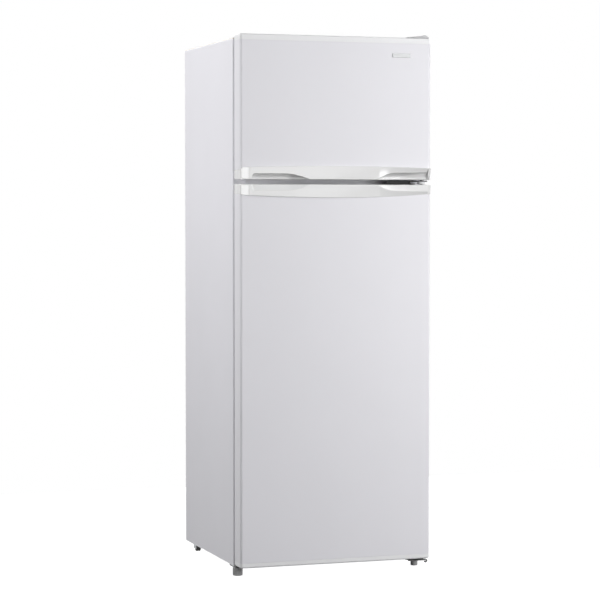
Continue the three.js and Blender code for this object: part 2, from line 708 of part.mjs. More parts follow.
// The door's plan: flat back, rounded front edges, shrunk by a margin.
function doorPlan(margin, front = 0, back = DOOR_DEPTH) {
  const half = HALF - margin;
  const radius = EDGE_RADIUS - margin;
  const face = front + margin;
  const plan = new THREE.Shape();
  plan.moveTo(half, back - margin);
  plan.lineTo(-half, back - margin);
  plan.lineTo(-half, face + radius);
  plan.absarc(-half + radius, face + radius, radius, Math.PI, 1.5 * Math.PI);
  plan.lineTo(half - radius, face);
  plan.absarc(half - radius, face + radius, radius, 1.5 * Math.PI, 2 * Math.PI);
  return plan;
}

function doorPanel(z0, z1) {
  const seam = HALF - DOOR_HEM;
  return cut(
    raise(doorPlan(0), z0, z1),
    raise(doorPlan(SHEET), z0 - 1, z1 + 1),
    box(-seam, seam, DOOR_DEPTH - 3, DOOR_DEPTH + 3, z0 - 1, z1 + 1));
}

// Raised frame on the inside of a door, drawn at its full size or shrunk by a wall.
function dyke(z0, z1, wall, back) {
  const { outer, inner, depth, sill, band } = DYKE;
  const rear = DOOR_DEPTH + depth - wall;
  const sillRear = DOOR_DEPTH + sill - wall;
  return [
    box(-outer + wall, -inner - wall, back, rear, z0 + wall, z1 - wall),
    box(inner + wall, outer - wall, back, rear, z0 + wall, z1 - wall),
    box(-outer + wall, outer - wall, back, sillRear, z0 + wall, z0 + band - wall),
    box(-outer + wall, outer - wall, back, sillRear, z1 - band + wall, z1 - wall),
  ];
}

const linerFront = DOOR_DEPTH - LINER;

function doorLiner(plate, frame) {
  const half = HALF - DOOR_HEM - GAP;
  return cut(
    join(box(-half, half, linerFront, DOOR_DEPTH, ...plate), ...dyke(...frame, 0, linerFront)),
    ...dyke(...frame, LINER, linerFront - 1));
}

function doorFoam(span, frame) {
  const core = cut(
    raise(doorPlan(SHEET + GAP), span[0], span[1]),
    box(-HALF, HALF, linerFront - GAP, DOOR_DEPTH, 0, 2000));
  return join(core, ...dyke(...frame, LINER + GAP, linerFront - 2));
}

function gasket(z0, z1) {
  const band = GASKET.outer - GASKET.inner;
  const [front, rear] = [DOOR_DEPTH + GAP, CABINET.front - GAP];
  return cut(
    box(-GASKET.outer, GASKET.outer, front, rear, z0, z1),
    box(-GASKET.inner, GASKET.inner, front - 1, rear + 1, z0 + band, z1 - band));
}

// A bin hangs between the dyke's uprights: open on top, lower wall towards the door.
function doorBin({ z, height }, depth) {
  const half = DYKE.inner - 1;
  const wall = 2.5;
  const [front, rear] = [DOOR_DEPTH + 1, DOOR_DEPTH + depth];
  const side = outline([[front, z], [rear - 8, z], [rear, z + 8], [rear, z + height],
    [front, z + height]]);
  const hollow = outline([[front + wall, z + wall], [rear - 9, z + wall],
    [rear - wall, z + 9], [rear - wall, z + height + 5], [front + wall, z + height + 5]]);
  return cut(carryAcross(side, -half, half), carryAcross(hollow, -half + wall, half - wall));
}

// The handle trim's face in front view: straight along the gap, arched on the other side.
function trimFace(edge, direction, sizes) {
  const end = edge + direction * sizes.end;
  const crown = edge + direction * (2 * sizes.middle - sizes.end);
  const face = new THREE.Shape();
  face.moveTo(-HALF, edge);
  face.lineTo(HALF, edge);
  face.lineTo(HALF, end);
  face.quadraticCurveTo(0, crown, -HALF, end);
  return face;
}

// Finger pockets, open to the front and to the gap between the doors.
const POCKET = {
  left: { from: -244, to: -78, depth: 30 },
  right: { from: 116, to: 262, depth: 24 },
};

function leftPocket(edge, direction, height) {
  const { from, to, depth } = POCKET.left;
  const shape = new THREE.Shape();
  shape.moveTo(from, edge - direction * 3);
  shape.lineTo(from, edge + direction * (height - 6));
  shape.quadraticCurveTo(from, edge + direction * height, from + 8, edge + direction * height);
  shape.bezierCurveTo(from + 80, edge + direction * height, to - 30, edge + direction * height * 0.9,
    to, edge - direction * 3);
  return carryBack(shape, -TRIM.proud - 2, depth, 10);
}

function rightPocket(edge, direction, height) {
  const { from, to, depth } = POCKET.right;
  const shape = new THREE.Shape();
  shape.moveTo(from, edge - direction * 3);
  shape.bezierCurveTo(from + 8, edge + direction * height * 0.8, from + 40,
    edge + direction * height * 0.8, to, edge + direction * height);
  shape.lineTo(to, edge - direction * 3);
  const boss = standing(HINGE.x, HINGE.y, HINGE.bush + 3, edge - 60, edge + 60, 20);
  return cut(carryBack(shape, -TRIM.proud - 2, depth, 10), boss);
}

function handleTrim(edge, direction, sizes) {
  const rows = [edge, edge + direction * TRIM.back].sort((a, b) => a - b);
  const tall = [edge - 80, edge + 80];
  const facing = common(
    carryBack(trimFace(edge, direction, sizes), -TRIM.proud, -GAP, 16),
    raise(doorPlan(0, -TRIM.proud), ...tall));
  return cut(
    join(facing, raise(doorPlan(0, -TRIM.proud), ...rows)),
    leftPocket(edge, direction, sizes.leftPocket),
    rightPocket(edge, direction, sizes.rightPocket),
    standing(HINGE.x, HINGE.y, HINGE.bush + GAP, edge - 15, edge + 15, 20));
}

// Nylon bush in the trim's hinge boss; its bore takes the mid hinge pin.
const bush = (z0, z1) => turned([[HINGE.bore, z0], [HINGE.bush, z0], [HINGE.bush, z1],
  [HINGE.bore, z1], [HINGE.bore, z0]], HINGE.x, HINGE.y, 20);

const withHingeBore = (geometry, z0, z1) =>
  cut(geometry, standing(HINGE.x, HINGE.y, HINGE.bore, z0, z1, 20));

// Freezer door
{
  const { bottom, top } = FREEZER_DOOR;
  const panel = [bottom + TRIM.back + GAP, top - CAP.top - GAP];
  const frame = [1112, top - 60];
  piece('freezer_door_panel', whitePaint(), doorPanel(...panel));
  piece('freezer_door_foam', foam(), doorFoam(panel, frame));
  piece('freezer_door_liner', linerPlastic(), doorLiner(panel, frame));
  piece('freezer_door_top_cap', whitePlastic(),
    withHingeBore(raise(doorPlan(0), top - CAP.top, top), top - 12, top + 1));
  piece('freezer_handle_trim', whitePlastic(), handleTrim(bottom, 1, FREEZER_TRIM));
  piece('freezer_hinge_bush', blackRubber(), bush(bottom, bottom + BUSH_HEIGHT));
  piece('freezer_door_gasket', greyRubber(), gasket(bottom + GASKET.inset, top - GASKET.inset));
  piece('freezer_door_lower_bin', clearPlastic(), doorBin(FREEZER_BINS[0], BIN_DEPTH.freezer));
  piece('freezer_door_upper_bin', clearPlastic(), doorBin(FREEZER_BINS[1], BIN_DEPTH.freezer));
  piece('badge', zincSteel(), box(BADGE.left, BADGE.right, -BADGE.proud, -GAP, BADGE.bottom, BADGE.top));
}

// Fridge door
{
  const { bottom, top } = FRIDGE_DOOR;
  const panel = [bottom + CAP.bottom + GAP, top - TRIM.back - GAP];
  const frame = [104, top - 62];
  piece('fridge_door_panel', whitePaint(), doorPanel(...panel));
  piece('fridge_door_foam', foam(), doorFoam(panel, frame));
  piece('fridge_door_liner', linerPlastic(), doorLiner(panel, frame));
  piece('fridge_door_bottom_cap', whitePlastic(),
    withHingeBore(raise(doorPlan(0), bottom, bottom + CAP.bottom), bottom - 1, bottom + 12));
  piece('fridge_handle_trim', whitePlastic(), handleTrim(top, -1, FRIDGE_TRIM));
  piece('fridge_hinge_bush', blackRubber(), bush(top - BUSH_HEIGHT, top));
  piece('fridge_door_gasket', greyRubber(), gasket(GASKET.bottom, top - GASKET.inset));
  piece('fridge_door_bottle_bin', clearPlastic(), doorBin(FRIDGE_BINS[0], BIN_DEPTH.fridge));
  piece('fridge_door_middle_bin', clearPlastic(), doorBin(FRIDGE_BINS[1], BIN_DEPTH.fridge));
  piece('fridge_door_upper_bin', clearPlastic(), doorBin(FRIDGE_BINS[2], BIN_DEPTH.fridge));
}

// ---- Stand the group on the floor, centred on its width and depth ----

const depthBox = new THREE.Box3().setFromObject(refrigerator);
refrigerator.position.y = -(depthBox.min.y + depthBox.max.y) / 2;

export default refrigerator;
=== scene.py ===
import bmesh
import bpy
import math
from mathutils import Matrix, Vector


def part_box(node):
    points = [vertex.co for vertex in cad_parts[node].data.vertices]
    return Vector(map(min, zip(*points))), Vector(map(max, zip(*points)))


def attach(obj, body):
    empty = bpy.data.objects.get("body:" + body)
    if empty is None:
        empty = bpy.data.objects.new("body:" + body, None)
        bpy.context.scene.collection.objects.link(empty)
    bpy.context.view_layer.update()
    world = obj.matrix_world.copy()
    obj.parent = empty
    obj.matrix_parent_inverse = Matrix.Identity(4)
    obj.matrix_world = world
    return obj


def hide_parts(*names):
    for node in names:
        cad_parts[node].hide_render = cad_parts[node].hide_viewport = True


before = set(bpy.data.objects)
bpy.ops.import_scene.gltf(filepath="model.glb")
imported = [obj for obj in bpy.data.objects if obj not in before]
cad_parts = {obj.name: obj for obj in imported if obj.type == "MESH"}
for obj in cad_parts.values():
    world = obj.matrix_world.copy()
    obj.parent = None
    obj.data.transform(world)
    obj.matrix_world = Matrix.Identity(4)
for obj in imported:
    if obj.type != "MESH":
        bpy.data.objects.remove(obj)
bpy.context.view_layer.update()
scene = bpy.context.scene
MM = 0.001
TAU = 2 * math.pi


def mm(value):
    """Millimetres to metres."""
    return value * MM


# -------- materials

GRAIN_DETAIL, PATCH_DETAIL = 2.0, 3.0
PATCH_RAMP = (0.3, 0.7)         # part of the broad noise over which the colour changes
SMOOTHEST = 0.02                # lowest roughness
COAT_ROUGHNESS = 0.12
SUBSURFACE_REACH = mm(4)


def set_inputs(node, values):
    """Sets a shader node's inputs by name."""
    for socket, value in values.items():
        node.inputs[socket].default_value = value


def add(tree, kind, values):
    """A new shader node with some of its inputs set."""
    node = tree.nodes.new("ShaderNode" + kind)
    set_inputs(node, values)
    return node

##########

[Requirement]
Retype only this portion of the data above: the line containing "in imported if", the line containing "TAU = 2 * math.pi", and all lines between them, exactly.

[Output of the exercise]
cad_parts = {obj.name: obj for obj in imported if obj.type == "MESH"}
for obj in cad_parts.values():
    world = obj.matrix_world.copy()
    obj.parent = None
    obj.data.transform(world)
    obj.matrix_world = Matrix.Identity(4)
for obj in imported:
    if obj.type != "MESH":
        bpy.data.objects.remove(obj)
bpy.context.view_layer.update()
scene = bpy.context.scene
MM = 0.001
TAU = 2 * math.pi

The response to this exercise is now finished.